## start SOURCE DATA

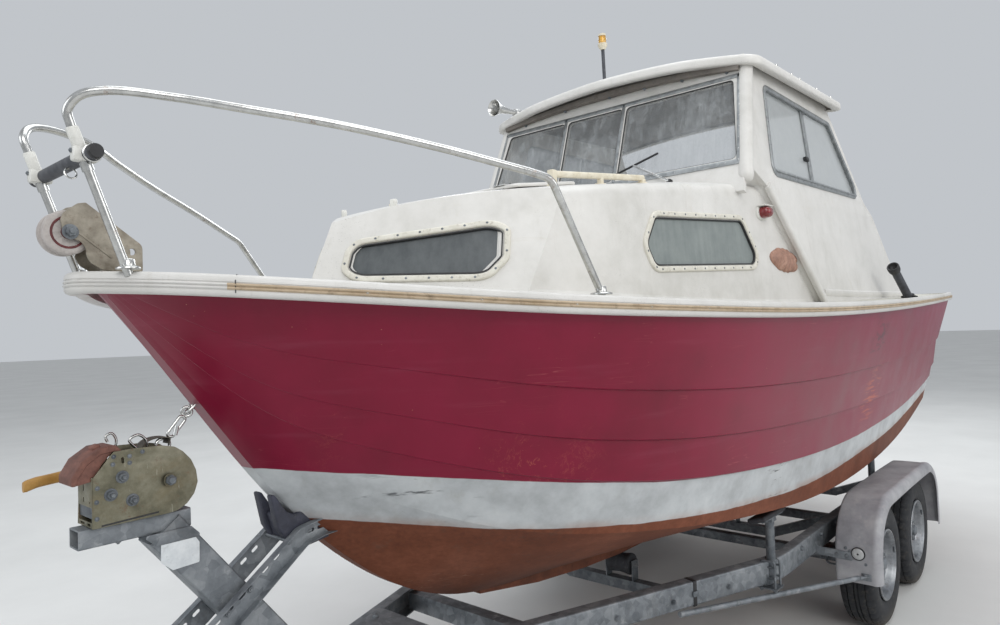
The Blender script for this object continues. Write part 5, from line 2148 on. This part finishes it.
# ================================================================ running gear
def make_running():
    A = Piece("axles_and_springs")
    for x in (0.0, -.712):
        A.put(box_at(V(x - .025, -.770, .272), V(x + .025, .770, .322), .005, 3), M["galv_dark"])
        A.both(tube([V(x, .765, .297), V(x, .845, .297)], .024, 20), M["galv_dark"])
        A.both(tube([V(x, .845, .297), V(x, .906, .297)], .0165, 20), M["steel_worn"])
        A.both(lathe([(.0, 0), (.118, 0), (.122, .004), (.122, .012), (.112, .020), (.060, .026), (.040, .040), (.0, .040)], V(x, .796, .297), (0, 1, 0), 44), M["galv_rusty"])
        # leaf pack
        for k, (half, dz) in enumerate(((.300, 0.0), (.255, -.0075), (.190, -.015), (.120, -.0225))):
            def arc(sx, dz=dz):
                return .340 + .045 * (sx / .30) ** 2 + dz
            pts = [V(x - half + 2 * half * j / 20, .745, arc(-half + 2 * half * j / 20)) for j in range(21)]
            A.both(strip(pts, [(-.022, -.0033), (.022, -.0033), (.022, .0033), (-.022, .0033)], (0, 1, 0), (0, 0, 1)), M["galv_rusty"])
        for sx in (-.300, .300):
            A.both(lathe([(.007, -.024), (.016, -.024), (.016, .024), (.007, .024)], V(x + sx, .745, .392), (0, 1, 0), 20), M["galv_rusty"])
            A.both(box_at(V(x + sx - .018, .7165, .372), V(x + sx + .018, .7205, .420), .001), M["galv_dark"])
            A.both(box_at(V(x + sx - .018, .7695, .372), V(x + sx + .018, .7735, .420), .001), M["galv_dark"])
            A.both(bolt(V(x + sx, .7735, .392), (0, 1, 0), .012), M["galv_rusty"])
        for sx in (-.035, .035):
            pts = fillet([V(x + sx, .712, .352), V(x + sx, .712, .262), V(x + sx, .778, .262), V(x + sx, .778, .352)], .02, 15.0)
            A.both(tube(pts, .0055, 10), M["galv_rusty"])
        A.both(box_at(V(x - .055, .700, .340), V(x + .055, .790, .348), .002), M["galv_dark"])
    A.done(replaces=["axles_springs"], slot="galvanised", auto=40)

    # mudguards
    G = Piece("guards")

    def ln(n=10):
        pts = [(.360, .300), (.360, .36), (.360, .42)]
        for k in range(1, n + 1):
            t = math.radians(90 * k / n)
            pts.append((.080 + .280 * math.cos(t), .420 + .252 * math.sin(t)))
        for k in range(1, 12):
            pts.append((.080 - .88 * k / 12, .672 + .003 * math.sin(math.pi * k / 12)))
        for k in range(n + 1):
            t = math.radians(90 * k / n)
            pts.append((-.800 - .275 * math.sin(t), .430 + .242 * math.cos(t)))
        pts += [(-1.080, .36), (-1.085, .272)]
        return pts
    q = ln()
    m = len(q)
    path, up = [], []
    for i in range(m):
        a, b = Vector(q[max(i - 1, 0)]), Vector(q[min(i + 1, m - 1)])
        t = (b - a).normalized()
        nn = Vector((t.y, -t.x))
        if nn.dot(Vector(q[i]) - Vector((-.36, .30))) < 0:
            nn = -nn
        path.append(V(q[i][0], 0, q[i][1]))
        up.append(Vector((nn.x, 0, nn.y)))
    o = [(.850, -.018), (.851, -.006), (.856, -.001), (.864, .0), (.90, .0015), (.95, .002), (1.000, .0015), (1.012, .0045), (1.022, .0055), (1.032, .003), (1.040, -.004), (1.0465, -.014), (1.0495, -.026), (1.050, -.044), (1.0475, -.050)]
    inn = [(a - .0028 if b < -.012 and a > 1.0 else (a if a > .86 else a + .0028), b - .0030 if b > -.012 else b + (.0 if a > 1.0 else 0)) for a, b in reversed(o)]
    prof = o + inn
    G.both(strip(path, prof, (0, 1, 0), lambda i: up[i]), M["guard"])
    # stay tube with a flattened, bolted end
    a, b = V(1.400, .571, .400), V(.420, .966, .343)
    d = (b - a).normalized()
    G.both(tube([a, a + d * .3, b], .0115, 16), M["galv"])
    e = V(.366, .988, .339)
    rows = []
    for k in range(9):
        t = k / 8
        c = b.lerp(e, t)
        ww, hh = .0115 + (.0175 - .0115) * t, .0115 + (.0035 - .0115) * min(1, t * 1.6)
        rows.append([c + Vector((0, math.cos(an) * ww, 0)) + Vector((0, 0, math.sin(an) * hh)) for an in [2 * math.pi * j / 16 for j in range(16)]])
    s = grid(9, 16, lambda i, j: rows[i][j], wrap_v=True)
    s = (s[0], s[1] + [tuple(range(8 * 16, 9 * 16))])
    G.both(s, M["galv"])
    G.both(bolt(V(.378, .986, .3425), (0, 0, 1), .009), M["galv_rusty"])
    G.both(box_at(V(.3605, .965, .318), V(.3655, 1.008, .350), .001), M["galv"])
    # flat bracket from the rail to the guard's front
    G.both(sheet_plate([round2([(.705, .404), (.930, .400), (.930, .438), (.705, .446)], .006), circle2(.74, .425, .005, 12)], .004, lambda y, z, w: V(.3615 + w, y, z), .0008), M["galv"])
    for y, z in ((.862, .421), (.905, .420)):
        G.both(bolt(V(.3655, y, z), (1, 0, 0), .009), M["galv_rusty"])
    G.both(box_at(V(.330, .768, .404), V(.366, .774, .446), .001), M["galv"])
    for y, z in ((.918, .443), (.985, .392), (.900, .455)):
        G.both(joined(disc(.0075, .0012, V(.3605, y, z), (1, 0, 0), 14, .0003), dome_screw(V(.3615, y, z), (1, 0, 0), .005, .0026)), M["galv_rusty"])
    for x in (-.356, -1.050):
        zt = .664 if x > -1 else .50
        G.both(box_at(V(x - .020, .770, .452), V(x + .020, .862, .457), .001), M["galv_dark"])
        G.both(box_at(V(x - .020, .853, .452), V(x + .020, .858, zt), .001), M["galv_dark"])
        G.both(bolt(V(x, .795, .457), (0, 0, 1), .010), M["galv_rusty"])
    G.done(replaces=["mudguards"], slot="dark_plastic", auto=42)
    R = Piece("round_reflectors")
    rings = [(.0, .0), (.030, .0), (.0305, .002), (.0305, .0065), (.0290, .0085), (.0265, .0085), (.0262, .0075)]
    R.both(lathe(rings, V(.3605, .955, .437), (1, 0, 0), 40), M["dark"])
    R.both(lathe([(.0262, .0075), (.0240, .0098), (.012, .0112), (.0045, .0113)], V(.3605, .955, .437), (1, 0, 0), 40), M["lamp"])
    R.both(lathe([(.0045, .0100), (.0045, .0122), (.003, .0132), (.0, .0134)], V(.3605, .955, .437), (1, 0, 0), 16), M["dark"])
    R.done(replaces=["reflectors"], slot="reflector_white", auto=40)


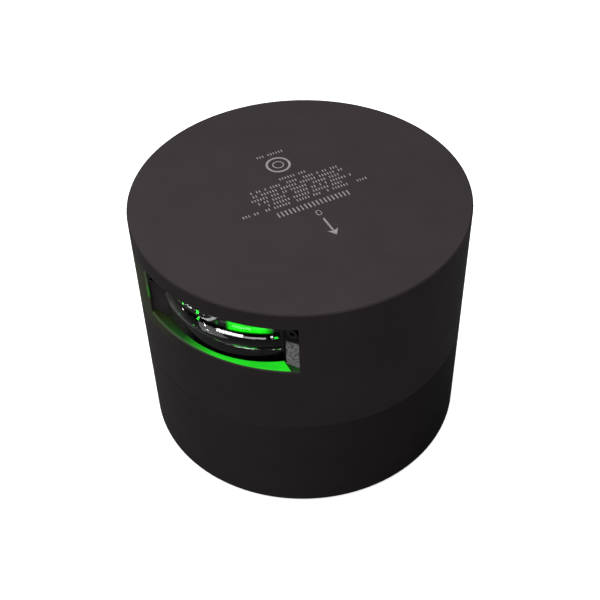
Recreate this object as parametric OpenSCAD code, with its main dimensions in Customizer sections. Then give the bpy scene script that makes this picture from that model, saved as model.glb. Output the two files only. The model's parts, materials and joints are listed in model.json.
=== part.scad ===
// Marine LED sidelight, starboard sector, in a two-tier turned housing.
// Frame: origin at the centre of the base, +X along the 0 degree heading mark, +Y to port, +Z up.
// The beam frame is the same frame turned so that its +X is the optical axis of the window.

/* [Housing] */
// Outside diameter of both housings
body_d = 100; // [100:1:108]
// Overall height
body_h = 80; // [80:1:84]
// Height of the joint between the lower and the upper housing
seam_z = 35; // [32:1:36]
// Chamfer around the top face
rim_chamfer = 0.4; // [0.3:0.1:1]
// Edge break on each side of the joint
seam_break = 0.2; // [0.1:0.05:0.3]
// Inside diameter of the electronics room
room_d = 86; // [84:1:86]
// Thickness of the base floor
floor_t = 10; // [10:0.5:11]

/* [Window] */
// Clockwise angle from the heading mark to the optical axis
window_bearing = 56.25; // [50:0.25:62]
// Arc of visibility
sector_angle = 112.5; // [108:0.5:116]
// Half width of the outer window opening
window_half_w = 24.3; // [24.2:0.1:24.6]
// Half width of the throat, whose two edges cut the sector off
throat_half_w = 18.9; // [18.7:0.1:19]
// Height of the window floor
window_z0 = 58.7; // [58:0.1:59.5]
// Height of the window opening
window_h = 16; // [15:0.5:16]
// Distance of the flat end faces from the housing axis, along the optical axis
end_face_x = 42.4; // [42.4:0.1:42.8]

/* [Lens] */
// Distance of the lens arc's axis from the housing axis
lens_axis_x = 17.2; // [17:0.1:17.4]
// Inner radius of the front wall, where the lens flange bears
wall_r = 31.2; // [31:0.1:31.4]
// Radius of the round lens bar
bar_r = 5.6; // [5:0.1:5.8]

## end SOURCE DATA

Starting at the line that contains "Recreate this object", set down every line up to and including the line that contains "floor_t = 10; // [10:0.5:11]", exactly as given, and no other line.

Recreate this object as parametric OpenSCAD code, with its main dimensions in Customizer sections. Then give the bpy scene script that makes this picture from that model, saved as model.glb. Output the two files only. The model's parts, materials and joints are listed in model.json.
=== part.scad ===
// Marine LED sidelight, starboard sector, in a two-tier turned housing.
// Frame: origin at the centre of the base, +X along the 0 degree heading mark, +Y to port, +Z up.
// The beam frame is the same frame turned so that its +X is the optical axis of the window.

/* [Housing] */
// Outside diameter of both housings
body_d = 100; // [100:1:108]
// Overall height
body_h = 80; // [80:1:84]
// Height of the joint between the lower and the upper housing
seam_z = 35; // [32:1:36]
// Chamfer around the top face
rim_chamfer = 0.4; // [0.3:0.1:1]
// Edge break on each side of the joint
seam_break = 0.2; // [0.1:0.05:0.3]
// Inside diameter of the electronics room
room_d = 86; // [84:1:86]
// Thickness of the base floor
floor_t = 10; // [10:0.5:11]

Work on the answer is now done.